It seems the mantra “what men can do, women can do better” has been actualised. Who are the parents of these girls?
Understanding their background could help stop such acts in future. As expected, we shall get quick culprits, most likely helpless teachers, unlikely to be heard in the media. It will soon be hard to recruit teachers in Kenya.
Let us focus on the bigger picture and ask hard questions. The doors to our dorms were never closed at night. That surprised me, having grown up near a national park in the White Highlands with carnivores. Now I know why.

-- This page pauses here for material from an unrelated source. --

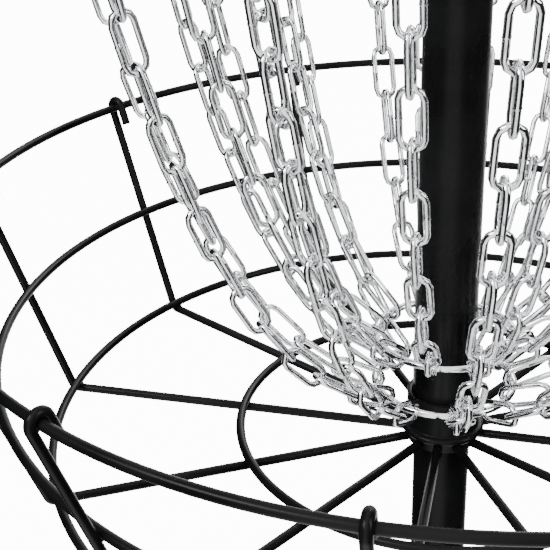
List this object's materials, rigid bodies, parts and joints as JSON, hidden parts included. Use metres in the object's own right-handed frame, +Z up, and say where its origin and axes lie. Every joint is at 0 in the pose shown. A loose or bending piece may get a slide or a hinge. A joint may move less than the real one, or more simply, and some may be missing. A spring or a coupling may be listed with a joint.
{
  "type": "disc golf basket",
  "caption": "portable disc golf basket: black wire tray with hooked ribs on a ring-based pole, and zinc chains hanging from a banded wire frame",
  "frame": {"origin": "centre of the base ring, on the ground", "axes": "+Z up along the pole; one tray rib points along -Y, the side the basket is seen from"},
  "size_m": [0.6742, 0.6742, 1.3483],
  "materials": {
    "black_coat": "satin",
    "chain_zinc": "polished",
    "knob_plastic": "matte",
    "rubber": "matte"
  },
  "bodies": {
    "base": {"base_ring": "black_coat", "base_spokes": "black_coat", "base_socket": "black_coat", "base_feet": "rubber"},
    "base_knob": {"base_knob": "knob_plastic"},
    "lower_pole": {"lower_pole": "black_coat", "tray_rest_pin": "black_coat"},
    "tray": {"tray_hub": "black_coat", "tray_ribs": "black_coat", "tray_rim": "black_coat", "tray_mid_ring": "black_coat", "tray_floor_ring": "black_coat", "tray_inner_ring": "black_coat", "tray_set_screws": "chain_zinc"},
    "upper_pole": {"upper_pole": "black_coat", "pole_cap": "rubber"},
    "hanger": {"hanger_hub": "black_coat", "hanger_ribs": "black_coat", "hanger_top_ring": "black_coat", "outer_hook_ring": "black_coat", "inner_hook_ring": "black_coat", "band_bottom_ring": "black_coat", "target_band": "black_coat", "band_rivets": "chain_zinc"},
    "hanger_knob": {"hanger_knob": "knob_plastic"},
    "outer_gather_ring": {"outer_gather_ring": "chain_zinc"},
    "inner_gather_ring": {"inner_gather_ring": "chain_zinc"},
    "outer_chain_1": {"outer_chain_1": "chain_zinc"},
    "outer_chain_2": {"outer_chain_2": "chain_zinc"},
    "outer_chain_3": {"outer_chain_3": "chain_zinc"},
    "outer_chain_4": {"outer_chain_4": "chain_zinc"},
    "outer_chain_5": {"outer_chain_5": "chain_zinc"},
    "outer_chain_6": {"outer_chain_6": "chain_zinc"},
    "outer_chain_7": {"outer_chain_7": "chain_zinc"},
    "outer_chain_8": {"outer_chain_8": "chain_zinc"},
    "outer_chain_9": {"outer_chain_9": "chain_zinc"},
    "outer_chain_10": {"outer_chain_10": "chain_zinc"},
    "outer_chain_11": {"outer_chain_11": "chain_zinc"},
    "outer_chain_12": {"outer_chain_12": "chain_zinc"},
    "inner_chain_1": {"inner_chain_1": "chain_zinc"},
    "inner_chain_2": {"inner_chain_2": "chain_zinc"},
    "inner_chain_3": {"inner_chain_3": "chain_zinc"},
    "inner_chain_4": {"inner_chain_4": "chain_zinc"},
    "inner_chain_5": {"inner_chain_5": "chain_zinc"},
    "inner_chain_6": {"inner_chain_6": "chain_zinc"},
    "inner_chain_7": {"inner_chain_7": "chain_zinc"},
    "inner_chain_8": {"inner_chain_8": "chain_zinc"},
    "inner_chain_9": {"inner_chain_9": "chain_zinc"},
    "inner_chain_10": {"inner_chain_10": "chain_zinc"},
    "inner_chain_11": {"inner_chain_11": "chain_zinc"},
    "inner_chain_12": {"inner_chain_12": "chain_zinc"}
  },
  "joints": [
    {"name": "base_knob_turn", "type": "hinge", "parent": "base", "child": "base_knob", "pos_m": [0.02751, -0.02751, 0.083], "axis": [0.7071, -0.7071, 0], "continuous": true},
    {"name": "lower_pole_lift", "type": "slide", "parent": "base", "child": "lower_pole", "axis": [0, 0, 1], "range_m": [0, 0.09]},
    {"name": "tray_lift", "type": "slide", "parent": "lower_pole", "child": "tray", "axis": [0, 0, 1], "range_m": [0, 0.09]},
    {"name": "upper_pole_lift", "type": "slide", "parent": "tray", "child": "upper_pole", "axis": [0, 0, 1], "range_m": [0, 0.04]},
    {"name": "hanger_lift", "type": "slide", "parent": "upper_pole", "child": "hanger", "axis": [0, 0, 1], "range_m": [0, 0.09]},
    {"name": "hanger_knob_turn", "type": "hinge", "parent": "hanger", "child": "hanger_knob", "pos_m": [0, 0.0405, 1.274], "axis": [0, 1, 0], "continuous": true},
    {"name": "outer_gather_turn", "type": "hinge", "parent": "hanger", "child": "outer_gather_ring", "pos_m": [0, 0, 0.554], "axis": [0, 0, 1], "continuous": true},
    {"name": "inner_gather_turn", "type": "hinge", "parent": "hanger", "child": "inner_gather_ring", "pos_m": [0, 0, 0.589], "axis": [0, 0, 1], "continuous": true},
    {"name": "outer_chain_1_swing", "type": "hinge", "parent": "hanger", "child": "outer_chain_1", "pos_m": [0.05946, -0.27975, 1.26], "axis": [0.0669, -0.3148, 0.9468], "range_deg": [-15, 15]},
    {"name": "outer_chain_2_swing", "type": "hinge", "parent": "hanger", "child": "outer_chain_2", "pos_m": [0.19137, -0.21254, 1.26], "axis": [0.2154, -0.2392, 0.9468], "range_deg": [-15, 15]},
    {"name": "outer_chain_3_swing", "type": "hinge", "parent": "hanger", "child": "outer_chain_3", "pos_m": [0.272, -0.08838, 1.26], "axis": [0.3061, -0.0995, 0.9468], "range_deg": [-15, 15]},
    {"name": "outer_chain_4_swing", "type": "hinge", "parent": "hanger", "child": "outer_chain_4", "pos_m": [0.27975, 0.05946, 1.26], "axis": [0.3148, 0.0669, 0.9468], "range_deg": [-15, 15]},
    {"name": "outer_chain_5_swing", "type": "hinge", "parent": "hanger", "child": "outer_chain_5", "pos_m": [0.21254, 0.19137, 1.26], "axis": [0.2392, 0.2154, 0.9468], "range_deg": [-15, 15]},
    {"name": "outer_chain_6_swing", "type": "hinge", "parent": "hanger", "child": "outer_chain_6", "pos_m": [0.08838, 0.272, 1.26], "axis": [0.0995, 0.3061, 0.9468], "range_deg": [-15, 15]},
    {"name": "outer_chain_7_swing", "type": "hinge", "parent": "hanger", "child": "outer_chain_7", "pos_m": [-0.05946, 0.27975, 1.26], "axis": [-0.0669, 0.3148, 0.9468], "range_deg": [-15, 15]},
    {"name": "outer_chain_8_swing", "type": "hinge", "parent": "hanger", "child": "outer_chain_8", "pos_m": [-0.19137, 0.21254, 1.26], "axis": [-0.2154, 0.2392, 0.9468], "range_deg": [-15, 15]},
    {"name": "outer_chain_9_swing", "type": "hinge", "parent": "hanger", "child": "outer_chain_9", "pos_m": [-0.272, 0.08838, 1.26], "axis": [-0.3061, 0.0995, 0.9468], "range_deg": [-15, 15]},
    {"name": "outer_chain_10_swing", "type": "hinge", "parent": "hanger", "child": "outer_chain_10", "pos_m": [-0.27975, -0.05946, 1.26], "axis": [-0.3148, -0.0669, 0.9468], "range_deg": [-15, 15]},
    {"name": "outer_chain_11_swing", "type": "hinge", "parent": "hanger", "child": "outer_chain_11", "pos_m": [-0.21254, -0.19137, 1.26], "axis": [-0.2392, -0.2154, 0.9468], "range_deg": [-15, 15]},
    {"name": "outer_chain_12_swing", "type": "hinge", "parent": "hanger", "child": "outer_chain_12", "pos_m": [-0.08838, -0.272, 1.26], "axis": [-0.0995, -0.3061, 0.9468], "range_deg": [-15, 15]},
    {"name": "inner_chain_1_swing", "type": "hinge", "parent": "hanger", "child": "inner_chain_1", "pos_m": [-0.01141, -0.2177, 1.32505], "axis": [-0.0119, -0.2272, 0.9738], "range_deg": [-15, 15]},
    {"name": "inner_chain_2_swing", "type": "hinge", "parent": "hanger", "child": "inner_chain_2", "pos_m": [0.09897, -0.19424, 1.32505], "axis": [0.1033, -0.2027, 0.9738], "range_deg": [-15, 15]},
    {"name": "inner_chain_3_swing", "type": "hinge", "parent": "hanger", "child": "inner_chain_3", "pos_m": [0.18283, -0.11873, 1.32505], "axis": [0.1908, -0.1239, 0.9738], "range_deg": [-15, 15]},
    {"name": "inner_chain_4_swing", "type": "hinge", "parent": "hanger", "child": "inner_chain_4", "pos_m": [0.2177, -0.01141, 1.32505], "axis": [0.2272, -0.0119, 0.9738], "range_deg": [-15, 15]},
    {"name": "inner_chain_5_swing", "type": "hinge", "parent": "hanger", "child": "inner_chain_5", "pos_m": [0.19424, 0.09897, 1.32505], "axis": [0.2027, 0.1033, 0.9738], "range_deg": [-15, 15]},
    {"name": "inner_chain_6_swing", "type": "hinge", "parent": "hanger", "child": "inner_chain_6", "pos_m": [0.11873, 0.18283, 1.32505], "axis": [0.1239, 0.1908, 0.9738], "range_deg": [-15, 15]},
    {"name": "inner_chain_7_swing", "type": "hinge", "parent": "hanger", "child": "inner_chain_7", "pos_m": [0.01141, 0.2177, 1.32505], "axis": [0.0119, 0.2272, 0.9738], "range_deg": [-15, 15]},
    {"name": "inner_chain_8_swing", "type": "hinge", "parent": "hanger", "child": "inner_chain_8", "pos_m": [-0.09897, 0.19424, 1.32505], "axis": [-0.1033, 0.2027, 0.9738], "range_deg": [-15, 15]},
    {"name": "inner_chain_9_swing", "type": "hinge", "parent": "hanger", "child": "inner_chain_9", "pos_m": [-0.18283, 0.11873, 1.32505], "axis": [-0.1908, 0.1239, 0.9738], "range_deg": [-15, 15]},
    {"name": "inner_chain_10_swing", "type": "hinge", "parent": "hanger", "child": "inner_chain_10", "pos_m": [-0.2177, 0.01141, 1.32505], "axis": [-0.2272, 0.0119, 0.9738], "range_deg": [-15, 15]},
    {"name": "inner_chain_11_swing", "type": "hinge", "parent": "hanger", "child": "inner_chain_11", "pos_m": [-0.19424, -0.09897, 1.32505], "axis": [-0.2027, -0.1033, 0.9738], "range_deg": [-15, 15]},
    {"name": "inner_chain_12_swing", "type": "hinge", "parent": "hanger", "child": "inner_chain_12", "pos_m": [-0.11873, -0.18283, 1.32505], "axis": [-0.1239, -0.1908, 0.9738], "range_deg": [-15, 15]}
  ]
}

Why are the doors closed today? There are two reasons: one is insecurity. If schools and even our homes were secure, with no fear of burglary or thieves, our doors would remain open and be made of wood, not ugly metals.
If we want to make our dorms safe from fire, let us make the country secure. Not from hyenas or lions but fellow human beings! Security will also reduce the cost of housing to make it more affordable. How much money goes to perimeter walls and metallic grills?
I would love to visit Utumishi. How many escape routes from the upper floors? Are the dorms designed for the worst-case scenario?
Were there any “shortcuts” in the design of the complete buildings? One ingenious security measure I found at Starehe Girls’ is a teacher’s house attached to a dorm. The teacher would be a first responder. Beyond that, technology takes over from CCTV to smoke detectors. Doors are closed for another reason: indiscipline. There is fear in many schools that students might sneak out if the doors are left open. Once we retired the cane, indiscipline became the bane of many schools.
Teachers are silent to protect their jobs. You could punish “the wrong child”.
The third issue is school size and the number of students. Small- or medium-sized schools are easier to manage and are safer. They also allow the holistic growth of the children.
We have fallen in love with mega projects. Our schools have been turned into mega schools. A school with over 2,000 students is not uncommon.
I noted a school with about 1,000 Form Four students in the Kenya Certificate of Secondary Education (KCSE).
It’s in dorms, in the dormitories, where overcrowding is common.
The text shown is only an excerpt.